The company recently assessed results from a midstage, or phase 2, clinical study of avagacestat in mild-to-moderate Alzheimer's patients, as well as an ongoing phase 2 study in predementia patients.
"The evaluation did not establish a profile that supported advancement to Phase 3 development," the New York-based drug maker said in a statement posted on its website Friday.
Bristol said dosing in the ongoing phase 2 study will be discontinued as soon as it's feasible.
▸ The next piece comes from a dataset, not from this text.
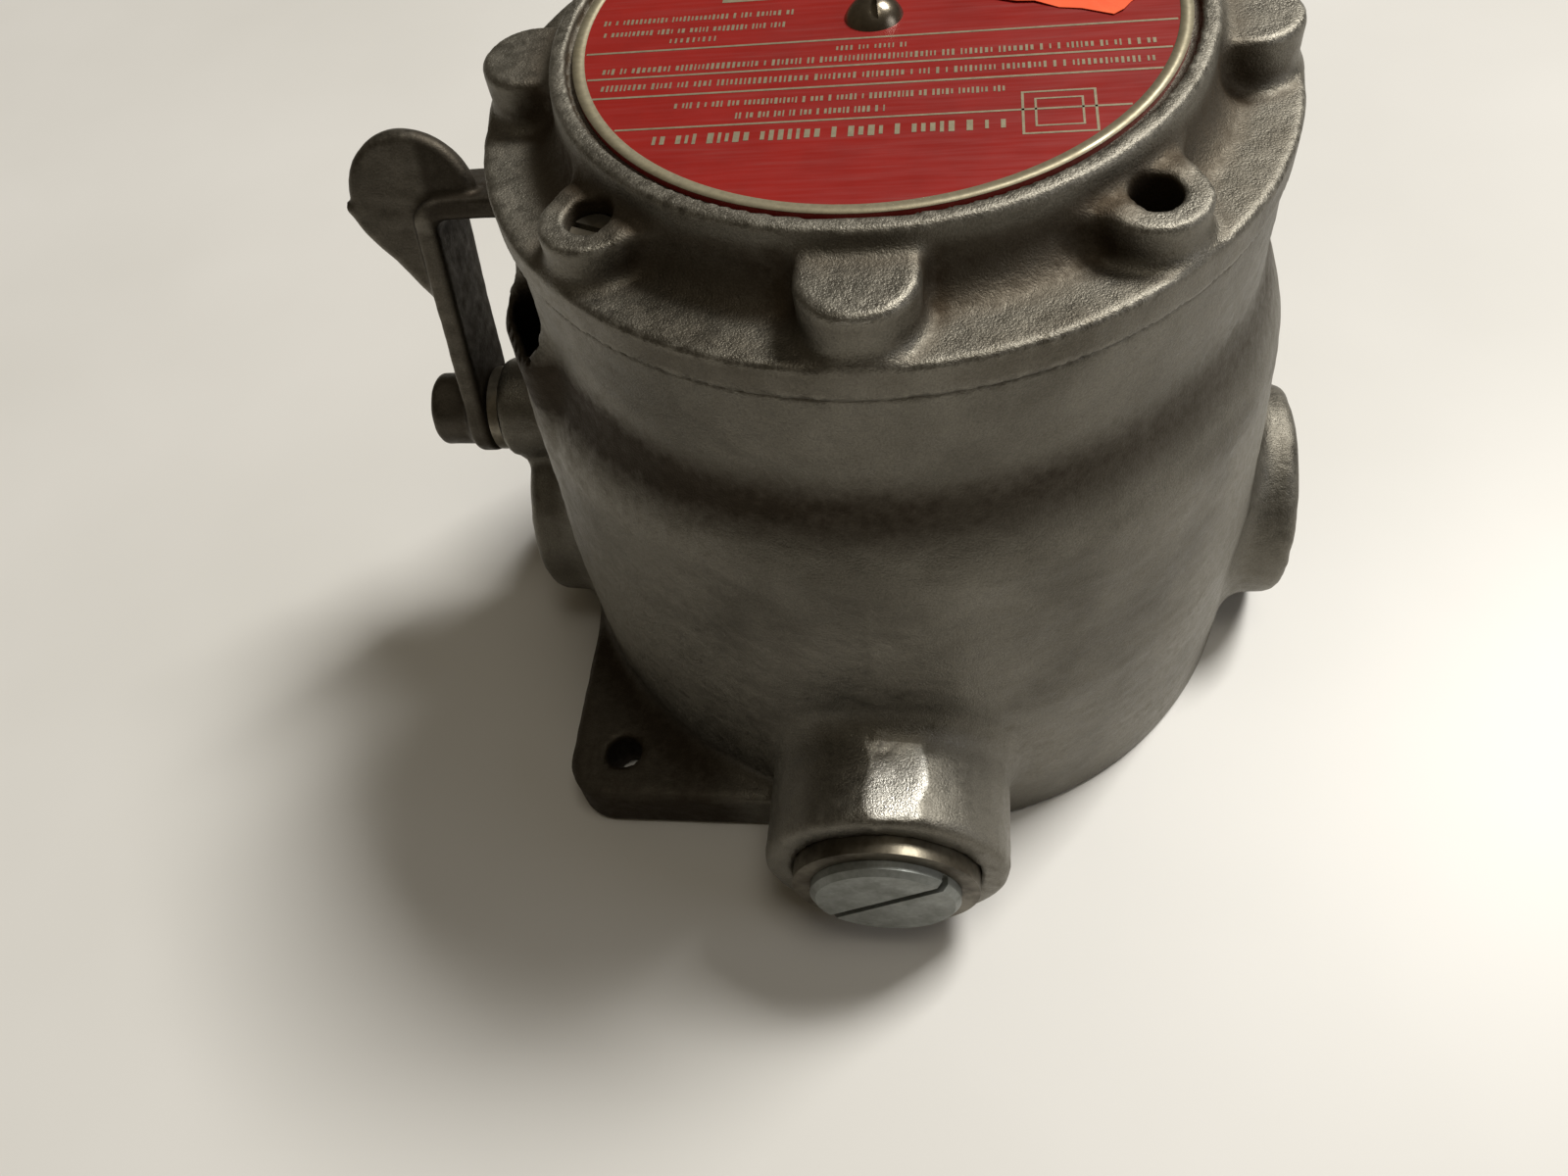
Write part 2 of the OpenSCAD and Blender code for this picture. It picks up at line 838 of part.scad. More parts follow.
// Points of a lead from its terminal to its contact tube, as a smooth curve with two pull points
function lead_point(a, b, t) =
    let (c1 = a + [0, 0, 9], c2 = b + [0, -8, 0], u = 1 - t)
    u * u * u * a + 3 * u * u * t * c1 + 3 * u * t * t * c2 + t * t * t * b;

function unit(v) = v / norm(v);

// Ring of points round a curve's point, square to the direction d
function lead_ring(p, d) =
    let (s = unit(cross(d, [0.2, 0.1, 1])), q = cross(s, d))
    [for (k = [0:lead_sides - 1]) let (w = 360 * k / lead_sides) p + lead_r * (cos(w) * s + sin(w) * q)];

module lead(a, b) {
    path = [for (i = [0:lead_rings]) lead_point(a, b, i / lead_rings)];
    last = len(path) - 1;
    rings = [for (i = [0:last]) lead_ring(path[i], unit(path[min(i + 1, last)] - path[max(i - 1, 0)]))];
    points = [for (r = rings) each r];
    sides = [for (i = [0:last - 1], k = [0:lead_sides - 1])
        let (n = (k + 1) % lead_sides, o = i * lead_sides)
        [o + k, o + n, o + lead_sides + n, o + lead_sides + k]];
    caps = [[for (k = [lead_sides - 1:-1:0]) k], [for (k = [0:lead_sides - 1]) last * lead_sides + k]];
    polyhedron(points = points, faces = concat(sides, caps));
}

module load_leads() {
    // Each pole feeds the contact tube nearest to it
    targets = [tube_angles[1], tube_angles[0], tube_angles[2]];
    color("#2b2926")
        for (i = [0:2])
            lead([pole_x[i], terminal_y, base_top + 1.4 + 2.2 + 0.3],
                [tube_circle_r * cos(targets[i]), insulator_y - 4, outlet_z - tube_circle_r * sin(targets[i])]);
}

module receptacle_housing() {
    color("#7f796e")
        difference() {
            union() {
                on_outlet(flange_y)
                    cylinder(r = outlet_r, h = outlet_flange_t);
                on_outlet(sleeve_y - cut)
                    cylinder(r = sleeve_out_r, h = sleeve_len + cut);
                for (x = [-hinge_half, hinge_half - hinge_ear]) {
                    translate([x, hinge_y, hinge_z])
                        along("right")
                            cylinder(r = hinge_ear_r, h = hinge_ear);
                    difference() {
                        translate([x, mouth_y - 12, outlet_z])
                            cube([hinge_ear, hinge_y - mouth_y + 12, hinge_z - outlet_z + hinge_ear_r]);
                        translate([x - cut, mouth_y, outlet_z - cut])
                            cube([hinge_ear + 2 * cut, 30, hinge_z - outlet_z - hinge_ear_r + cut]);
                    }
                }
            }
            on_outlet(socket_y - cut)
                cylinder(r = sleeve_r, h = mouth_y - socket_y + 2 * cut);
            on_outlet(flange_y - cut)
                cylinder(r = insulator_bore_r, h = socket_y - flange_y + cut);
            for (a = screw_angles)
                on_outlet(flange_y - cut)
                    rotate([0, 0, a])
                        translate([outlet_bolt_r, 0, 0])
                            cylinder(r = screw_r + 0.3, h = outlet_flange_t + 2 * cut);
            translate([-hinge_half - cut, hinge_y, hinge_z])
                along("right")
                    cylinder(r = hinge_pin_r + seat_gap, h = 2 * (hinge_half + cut));
        }
}

module receptacle_gasket() {
    color("#1f1d1b")
        on_outlet(outlet_seat)
            difference() {
                ring(outlet_r - 0.5, sleeve_r + 1, flange_y - outlet_seat);
                for (a = screw_angles)
                    rotate([0, 0, a])
                        translate([outlet_bolt_r, 0, -cut])
                            cylinder(r = screw_r + 0.3, h = 4);
            }
}

module receptacle_screws() {
    color("#8f8a80")
        for (a = screw_angles)
            on_outlet(sleeve_y)
                rotate([0, 0, a])
                    translate([outlet_bolt_r, 0, 0])
                        cheese_screw(outlet_flange_t + 9);
}

module receptacle_insulator() {
    color("#33241c")
        on_outlet(insulator_y)
            difference() {
                cylinder(r = insulator_bore_r - 0.3, h = insulator_t);
                for (a = tube_angles)
                    rotate([0, 0, a])
                        translate([tube_circle_r, 0, -cut])
                            cylinder(r = tube_r + fit_gap, h = insulator_t + 2 * cut);
                translate([0, 0, -cut])
                    cylinder(r = tube_r + 0.6 + fit_gap, h = insulator_t + 2 * cut);
            }
}

// Three pole tubes and a wider ground tube in the middle, each closed at its back end
module contact_tubes() {
    color("#c29a52")
        on_outlet(insulator_y) {
            for (a = tube_angles)
                rotate([0, 0, a])
                    translate([tube_circle_r, 0, -3])
                        contact_tube(tube_r);
            translate([0, 0, -3])
                contact_tube(tube_r + 0.6);
        }
}

module contact_tube(r) {
    difference() {
        cylinder(r = r, h = insulator_t + 3);
        translate([0, 0, tube_back])
            cylinder(r = r - 1.1, h = insulator_t);
    }
}

module insulator_ring() {
    color("#55524c")
        on_outlet(insulator_y + insulator_t)
            ring(insulator_bore_r - 0.1, sleeve_r - 3, insulator_ring_t - seat_gap);
}

// Round lid with a hinge knuckle between the housing's two ears
module flap_cover() {
    knuckle = 2 * (hinge_half - hinge_ear) - 2 * run_gap;
    color("#77726a")
        difference() {
            union() {
                on_outlet(flap_y)
                    cylinder(r = sleeve_out_r + 1, h = flap_t);
                on_outlet(flap_y + flap_t)
                    cylinder(r1 = sleeve_out_r - 6, r2 = sleeve_out_r - 9, h = 2.5);
                translate([-knuckle / 2, flap_y, outlet_z + sleeve_out_r - 8])
                    cube([knuckle, flap_t, hinge_z - outlet_z - sleeve_out_r + 8]);
                translate([-knuckle / 2, hinge_y, hinge_z])
                    along("right")
                        cylinder(r = hinge_ear_r, h = knuckle);
            }
            translate([-knuckle / 2 - cut, hinge_y, hinge_z])
                along("right")
                    cylinder(r = hinge_pin_r + fit_gap, h = knuckle + 2 * cut);
            translate([-spring_half - run_gap, hinge_y - 8, hinge_z - spring_out - run_gap])
                cube([2 * (spring_half + run_gap), 20, 20]);
        }
}

module flap_gasket() {
    color("#1f1d1b")
        on_outlet(mouth_y)
            ring(sleeve_out_r, sleeve_r - 2, flap_gasket_t);
}

module flap_pin() {
    color("#8f8a80")
        translate([-hinge_half - 1.5, hinge_y, hinge_z])
            along("right")
                cylinder(r = hinge_pin_r, h = 2 * hinge_half + 3);
}

// Torsion spring round the pin: close turns drawn as a row of rings
module flap_spring() {
    wire = 1.2;
    color("#9a958a")
        for (i = [0:7])
            translate([-spring_half + wire / 2 + i * 1.25, hinge_y, hinge_z])
                along("right")
                    rotate_extrude()
                        translate([hinge_pin_r + 0.25 + wire / 2, 0])
                            circle(r = wire / 2, $fn = 24);
}

body_casting();
cover_casting();
cover_screws();
rating_plate();
plate_screw();
reducing_bushing();
hub_plug();
operating_lever();
lever_pin();
lever_shaft();
shaft_bushing();
shaft_seal();
thrust_washer();
retaining_ring();
detent_disc();
detent_roller();
detent_leaf();
rotor_core();
rotor_spacers();
moving_contacts();
rotor_collars();
switch_base();
base_screws();
fixed_contacts();
terminal_screws();
load_leads();
ground_screw();
receptacle_housing();
receptacle_gasket();
receptacle_screws();
receptacle_insulator();
contact_tubes();
insulator_ring();
flap_cover();
flap_gasket();
flap_pin();
flap_spring();
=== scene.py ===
# Lever-operated receptacle box: cast-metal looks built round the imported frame
import math

import bpy
import numpy as np
from mathutils import Matrix, Vector


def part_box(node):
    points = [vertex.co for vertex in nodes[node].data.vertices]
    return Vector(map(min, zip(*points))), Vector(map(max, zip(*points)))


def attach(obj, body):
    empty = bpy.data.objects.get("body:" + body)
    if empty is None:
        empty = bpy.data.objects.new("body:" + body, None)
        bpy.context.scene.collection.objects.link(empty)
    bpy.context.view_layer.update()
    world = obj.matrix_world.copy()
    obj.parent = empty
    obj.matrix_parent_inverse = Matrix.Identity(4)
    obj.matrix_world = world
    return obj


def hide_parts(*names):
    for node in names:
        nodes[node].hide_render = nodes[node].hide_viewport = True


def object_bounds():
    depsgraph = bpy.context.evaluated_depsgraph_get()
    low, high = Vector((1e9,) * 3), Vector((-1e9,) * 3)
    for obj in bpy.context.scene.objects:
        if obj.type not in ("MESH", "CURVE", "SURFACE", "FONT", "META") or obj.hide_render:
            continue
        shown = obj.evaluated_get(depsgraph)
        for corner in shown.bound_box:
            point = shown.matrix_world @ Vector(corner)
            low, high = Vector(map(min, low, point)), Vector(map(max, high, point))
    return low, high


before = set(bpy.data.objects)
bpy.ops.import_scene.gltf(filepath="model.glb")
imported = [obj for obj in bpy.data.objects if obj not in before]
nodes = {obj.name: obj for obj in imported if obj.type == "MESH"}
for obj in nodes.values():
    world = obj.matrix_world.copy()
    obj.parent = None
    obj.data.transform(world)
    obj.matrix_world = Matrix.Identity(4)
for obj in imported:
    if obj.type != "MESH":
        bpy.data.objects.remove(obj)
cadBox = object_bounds()
print("frame loaded:", len(nodes), "nodes")


def boxMm(node):
    low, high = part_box(node)
    return np.array(low) * 1000, np.array(high) * 1000


# ---- signed distances, in millimetres: negative inside the metal ----

def rod(axial, radial, r, start, end, soft=0.0):
    # capped cylinder: distance to the rectangle (radius, half length) in the radial-axial plane
    dr = radial - (r - soft)
    da = np.abs(axial - (start + end) / 2) - ((end - start) / 2 - soft)
    return np.hypot(np.maximum(dr, 0), np.maximum(da, 0)) + np.minimum(np.maximum(dr, da), 0) - soft


def block(x, y, z, low, high, soft=0.0):
    # box with rounded edges: distance to the box shrunk by soft, less soft
    gaps = [np.abs(c - (a + b) / 2) - ((b - a) / 2 - soft) for c, a, b in zip((x, y, z), low, high)]
    outside = np.sqrt(sum(np.maximum(g, 0) ** 2 for g in gaps))
    return outside + np.minimum(np.maximum(np.maximum(gaps[0], gaps[1]), gaps[2]), 0) - soft


def join(a, b, fillet):
    # union with a round fillet of that radius in the corner between a and b
    corner = np.hypot(np.maximum(fillet - a, 0), np.maximum(fillet - b, 0))
    return np.maximum(fillet, np.minimum(a, b)) - corner


def common(a, b, soft):
    # intersection with its outer edge rounded to that radius
    return np.minimum(-soft, np.maximum(a, b)) + np.hypot(np.maximum(soft + a, 0), np.maximum(soft + b, 0))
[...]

The company conducted an interim analysis in November of the study in predementia patients. "No new safety issues emerged in this interim analysis; however, the efficacy observed did not justify further development when evaluated in the context of all avagacestat data," the company said.
Bristol-Myers had previously expressed hope that testing avagacestat in patients with few or no symptoms of Alzheimer's would yield promising results. Standard practice has been to test experimental treatments in mild-to-moderate Alzheimer's.
Avagacestat is the latest experimental Alzheimer's drug to fail in clinical testing. Earlier this year, Johnson & Johnson (JNJ) and Pfizer Inc. (PFE) ended development of an intravenous formulation of bapineuzumab after it failed to show significant benefit in testing.
Current treatments don't stop the progression of the underlying disease, which impairs memory and cognitive skills primarily in the elderly. About 5 million Americans are estimated to have Alzheimer's.
Drug makers are continuing to study potential new treatments, however. On Monday, Merck & Co. (MRK) announced it is starting a new clinical trial of experimental Alzheimer's drug MK-8931.
And Eli Lilly & Co. (LLY) hasn't given up on its experimental Alzheimer's drug solanezumab after reporting mixed efficacy results from clinical testing.